Just as Alex Niven has argued that Blairism offers us no rewarding blueprint for future Labour success, its legacy of party management is a similar dead end. While early appeals to a mass membership were successful and admirable, the paranoia of the New Labour machine and its ideological commitment to soft neoliberalism saw hundreds of thousands leave the party and set in motion a process of political alienation that has already lost the party many of its heartlands.

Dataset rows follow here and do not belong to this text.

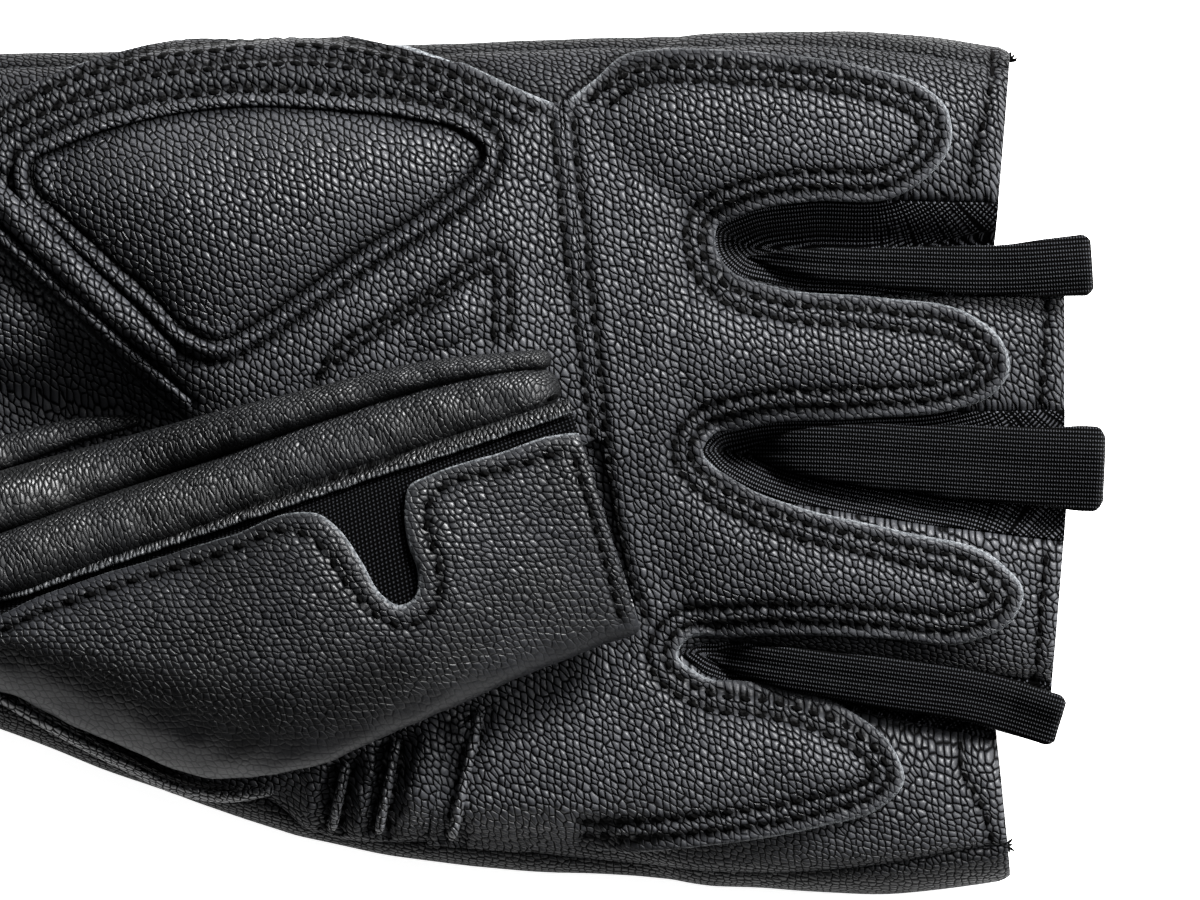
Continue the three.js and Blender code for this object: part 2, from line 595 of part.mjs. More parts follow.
place("back_panel", backPanel, "leather");
place("palm_panel", clearOfThumb(palmPanel), "leather");
place("wrist_hem", wristHem, "leather");
place("finger_panel", fingerPanel, "leather");
place("heel_panel", heelPanel, "leather");
place("heel_pad", seated(heelPad), "padded");
place("heel_bead", seated(heelBead), "leather");
place("heel_rib_inner", seated(heelRibInner), "leather");
place("heel_rib_outer", seated(heelRibOuter), "leather");
place("wedge_pad", seated(wedgePad), "padded");
place("thumb_panel", thumbPanel, "leather");
place("thumb_gusset", thumbMesh, "mesh");
place("thumb_roll_upper", seated(clearOfThumb(rollUpper)), "padded");
place("thumb_roll_lower", seated(clearOfThumb(rollLower)), "padded");
place("thumb_roll_small", seated(clearOfThumb(rollSmall)), "padded");
place("thumb_piping", seated(clearOfThumb(piping)), "leather");
tucks.forEach((body, i) => place(`side_tuck_${i + 1}`, seated(clearOfThumb(body)), "leather"));
knits.forEach((body, i) => place(`finger_gusset_${i + 1}`, body, "knit"));
Object.values(TAB).forEach((rows, i) => place(`pull_tab_${i + 1}`, pullTab(rows), "knit"));

export default glove;
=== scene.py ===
# %% [markdown]
# # A half-finger fitness glove
# A black leather training glove for the right hand lies palm up, its thumb folded over the palm.
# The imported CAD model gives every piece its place. This lesson builds the looks round it: leather
# that bulges and creases, cut edges, padding, stitches, knit and mesh.

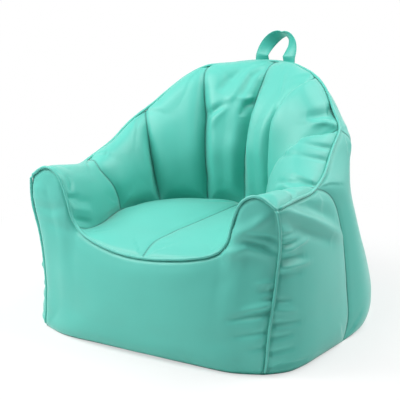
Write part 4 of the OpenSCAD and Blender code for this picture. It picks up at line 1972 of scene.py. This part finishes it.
@dataclass(frozen=True)
class Weave(Finish):
    """Plain woven or bonded cloth, given by its thread spacing."""

    pitch: float
    fuzz: float = 0.3

    def material(self) -> bpy.types.Material:
        """Builds the material.

        Returns:
            The material.
        """
        nodes = self.start()
        threads = []
        for axis in ("X", "Y"):
            wave = nodes.add("TexWave", bands_direction=axis, Vector=nodes.place, Scale=0.314 / self.pitch,
                             Distortion=0.4, Detail_Scale=2.0)
            threads.append(wave.outputs["Fac"])
        cloth = nodes.math("ADD", nodes.math("MULTIPLY", threads[0], threads[1]),
                           nodes.math("MULTIPLY", nodes.noise(700, 2), self.fuzz))
        shade = nodes.spread(nodes.noise(35), 0.25, 0.75)
        color = nodes.mixed(shade, tint(self.color, 0.86), tint(self.color, 1.08))
        return nodes.end("BsdfPrincipled", Base_Color=color, Roughness=nodes.spread(cloth, 0.8, 0.95),
                         Normal=nodes.bump(cloth, 0.15 * MM), Sheen_Weight=0.3, Sheen_Roughness=0.6)


@dataclass(frozen=True)
class Moulded(Finish):
    """Moulded plastic or enamelled metal with a fine surface and light scuffs."""

    roughness: float
    coat: float = 0.0

    def material(self) -> bpy.types.Material:
        """Builds the material.

        Returns:
            The material.
        """
        nodes = self.start()
        scuffs = nodes.noise(240, 4, 0.65, (1, 6, 1))
        color = nodes.mixed(nodes.noise(60, 2), tint(self.color, 0.9), tint(self.color, 1.1))
        rough = nodes.spread(scuffs, self.roughness - 0.08, self.roughness + 0.14)
        normal = nodes.bump(nodes.noise(1800, 2), 0.02 * MM, 0.6)
        return nodes.end("BsdfPrincipled", Base_Color=color, Roughness=rough, Normal=normal,
                         Coat_Weight=self.coat, Coat_Roughness=0.2)


@dataclass(frozen=True)
class Beads(Finish):
    """Small white foam beads, packed side by side."""

    size: float = 4 * MM

    def material(self) -> bpy.types.Material:
        """Builds the material.

        Returns:
            The material.
        """
        nodes = self.start()
        round_bead = nodes.math("SUBTRACT", 1.0, nodes.cells(1 / self.size))
        color = nodes.mixed(nodes.noise(90, 2), tint(self.color, 0.94), tint(self.color, 1.02))
        return nodes.end("BsdfPrincipled", Base_Color=color, Roughness=nodes.spread(round_bead, 0.75, 0.6),
                         Normal=nodes.bump(round_bead, 1.2 * MM), Subsurface_Weight=0.15)


MINT = (0.095, 0.52, 0.435)
COVER = FauxLeather("cover_leather", MINT)
WELT = FauxLeather("piping_leather", MINT, roughness=0.38, grain=0.06 * MM)
LOOP = FauxLeather("strap_leather", (0.055, 0.47, 0.385), roughness=0.42, grain=0.08 * MM)
THREAD = Thread("sewing_thread", (0.05, 0.46, 0.38))
TAPE = Weave("zip_tape_weave", (0.05, 0.38, 0.31), pitch=0.8 * MM)
TEETH = Moulded("zip_teeth_plastic", (0.06, 0.40, 0.33), roughness=0.4)
SLIDER_ENAMEL = Moulded("slider_enamel", (0.07, 0.36, 0.30), roughness=0.28, coat=0.5)
LINER = Weave("liner_cloth", (0.82, 0.82, 0.79), pitch=1.4 * MM, fuzz=0.9)
FOAM_BEADS = Beads("foam_beads", (0.90, 0.90, 0.90))


# ---- studio


@dataclass(frozen=True)
class SoftBox:
    """A square soft light: degrees round and above the chair, metres away and across, and watts."""

    name: str
    azimuth: float
    elevation: float
    distance: float
    size: float
    power: float


SOFT_BOXES = (
    SoftBox("key_light", -55, 40, 3.0, 1.3, 50),
    SoftBox("low_light", -25, 18, 3.0, 2.0, 10),
    SoftBox("left_light", -80, 25, 3.0, 2.2, 12),
    SoftBox("top_light", -32, 62, 2.8, 1.5, 36),
    SoftBox("side_light", 108, 32, 3.0, 1.6, 15),
    SoftBox("rear_light", 145, 30, 3.0, 2.2, 22),
    SoftBox("hair_light", 125, 60, 3.0, 1.6, 50),
)


@dataclass(frozen=True)
class Studio:
    """The camera, lights, floor and background.

    The lights face the chair's middle. The floor is given by half its side. From the near to the far end of
    its fade it turns from least_white to white for the camera. The ambient light is given by its strength
    beside the white that the camera and the glosses see.
    """

    azimuth: float = 29.0
    elevation: float = 16.0
    distance: float = 3.6
    target: tuple[float, float, float] = (0.0, -0.0081, 0.35)
    lens: float = 102.2
    sensor: float = 36.0
    shift: tuple[float, float] = (-0.0376, 0.0076)
    middle: tuple[float, float, float] = (0.0, 0.0, 0.35)
    floor: float = 14.0
    fade: tuple[float, float] = (0.5, 1.3)
    least_white: float = 0.55
    ambient: float = 0.03

    def aim(self, obj: Object, azimuth: float, elevation: float, distance: float,
            centre: tuple[float, float, float]) -> None:
        """Places an object round a point and turns it towards that point.

        Args:
            obj: The camera or a light.
            azimuth: Degrees round the point, 0 in front.
            elevation: Degrees above it.
            distance: Metres from it.
            centre: The point.
        """
        a, e = math.radians(azimuth), math.radians(elevation)
        back = Vector((math.sin(a) * math.cos(e), -math.cos(a) * math.cos(e), math.sin(e)))
        obj.location = Vector(centre) + back * distance
        obj.rotation_euler = (-back).to_track_quat("-Z", "Y").to_euler()

    def add_camera(self) -> None:
        """Places the camera."""
        data = bpy.data.cameras.new("camera")
        data.lens = self.lens
        data.sensor_width = self.sensor
        data.shift_x, data.shift_y = self.shift
        camera = linked("camera", data)
        self.aim(camera, self.azimuth, self.elevation, self.distance, self.target)
        bpy.context.scene.camera = camera

    def add_light(self, box: SoftBox) -> None:
        """Adds a square soft light that faces the chair.

        Args:
            box: The light.
        """
        data = bpy.data.lights.new(box.name, "AREA")
        data.shape = "SQUARE"
        data.size = box.size
        data.energy = box.power
        self.aim(linked(box.name, data), box.azimuth, box.elevation, box.distance, self.middle)

    def add_world(self) -> None:
        """White behind everything and in every gloss, and a faint even light from all round."""
        nodes = Nodes(bpy.data.worlds.new("world"), "OutputWorld")
        path = nodes.add("LightPath")
        strength: float | Socket = self.ambient
        for ray in ("Is Camera Ray", "Is Glossy Ray", "Is Transmission Ray"):
            strength = nodes.math("MAXIMUM", strength, path.outputs[ray])
        bpy.context.scene.world = nodes.end("Background", Color=(1, 1, 1, 1), Strength=strength)

    def add_floor(self) -> None:
        """A wide pale floor, which takes the chair's shadow and fades to white away from it."""
        points = np.array([[x, y, 0.0] for y in (-self.floor, self.floor) for x in (-self.floor, self.floor)])
        floor = new_object("floor", points, [(0, 1, 3, 2)])
        nodes = Nodes(bpy.data.materials.new("floor"), "OutputMaterial")
        pale = nodes.mixed(nodes.noise(3, 2), (0.90, 0.90, 0.90, 1), (0.93, 0.93, 0.93, 1))
        matt = nodes.add("BsdfDiffuse", Color=pale)
        white = nodes.add("Emission", Strength=1.0)
        away = nodes.add("VectorMath", operation="LENGTH", Vector=nodes.place)
        near, far = self.fade
        whiter = nodes.add("MapRange", Value=away.outputs["Value"], From_Min=near, From_Max=far,
                           To_Min=self.least_white, To_Max=1.0)
        seen = nodes.add("LightPath").outputs["Is Camera Ray"]
        share = nodes.math("MULTIPLY", whiter.outputs["Result"], seen)
        floor.data.materials.append(nodes.end("MixShader", share, matt.outputs[0], white.outputs[0]))

    def set_up(self) -> None:
        """Makes the whole studio."""
        self.add_camera()
        for light in SOFT_BOXES:
            self.add_light(light)
        self.add_world()
        self.add_floor()
        bpy.context.scene.view_settings.view_transform = "Standard"


# ---- the whole


def dress(objects: Sequence[Object], finish: Finish) -> None:
    """Gives some objects one finish.

    Args:
        objects: The objects.
        finish: Their finish.
    """
    material = finish.material()
    for obj in objects:
        obj.data.materials.clear()
        obj.data.materials.append(material)
        LOG.info("dressed: %s in %s", obj.name, material.name)


def main() -> None:
    """Builds the chair in order."""
    logging.basicConfig(level=logging.INFO)
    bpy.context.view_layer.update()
    Studio().set_up()
    bag = Bag("bead_fill")
    cover = Cover()
    cover.sew(bag, {plan.node: tree_of(plan.node) for plan in PIPINGS})
    welts = [Piping(plan) for plan in PIPINGS]
    for welt in welts:
        welt.sew(cover, bag)
    loop = CarryingLoop()
    loop.sew(cover.slump)
    halves = [BaseHalf("base_front_panel", Seed.BASE_FRONT), BaseHalf("base_rear_panel", Seed.BASE_REAR)]
    for half in halves:
        half.sew(cover.slump)
    tapes = [ZipTape("zip_front_tape"), ZipTape("zip_rear_tape")]
    for tape in tapes:
        tape.weave()
    filling = Filling()
    filling.make(cover, bag)
    dress([panel.obj for panel in cover.panels] + [half.obj for half in halves], COVER)
    dress([welt.obj for welt in welts], WELT)
    dress(loop.pieces, LOOP)
    dress(loop.threads + [half.thread for half in halves], THREAD)
    dress([tape.obj for tape in tapes], TAPE)
    plastic = ("zip_front_teeth", "zip_rear_teeth", "zip_left_stop", "zip_right_stop")
    dress([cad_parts[node] for node in plastic], TEETH)
    dress([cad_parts["zip_slider"]], SLIDER_ENAMEL)
    dress([filling.pieces["liner_bag"], filling.pieces["liner_strip"]], LINER)
    dress([filling.pieces["bead_heap"]], FOAM_BEADS)


if __name__ == "__main__":
    main()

Corbynism, it should be said, did too little to reverse this trend – but it was the first sign in the years since the early Blair leadership that mass membership might be a real possibility once again. Alas, although peak Corbyn years saw lofty talk of a million or more Labour Party members, 2019 saw the beginning of a decline and it now looks likely that 100,000 or more have left in the period since Keir Starmer’s election.

Under New Labour, the loss of party members was crippling both financially and organisationally, leaving local parties up and down the country crumbling and disconnected from the communities they aimed to represent. In today’s Labour Party, Keir Starmer’s continued decision to ride roughshod over the views of members on policy, party management and the selection of candidates risks repeating the same mistakes of Blair and New Labour after 1997.

By marginalising and demoralising Labour’s base, the party is wasting one of its most valuable resources. Starmer risks undoing the gains Corbyn made in revitalising the party as a political force beyond Westminster, one which at least aspired towards a tangible presence in British society.

If current poll numbers are accurate, and the local elections produce disappointing results, the question of Labour’s relationship with its members must be raised again. Without the activists inspired and willing to take Labour’s message to the wider community, the party has little hope of electoral success any time soon.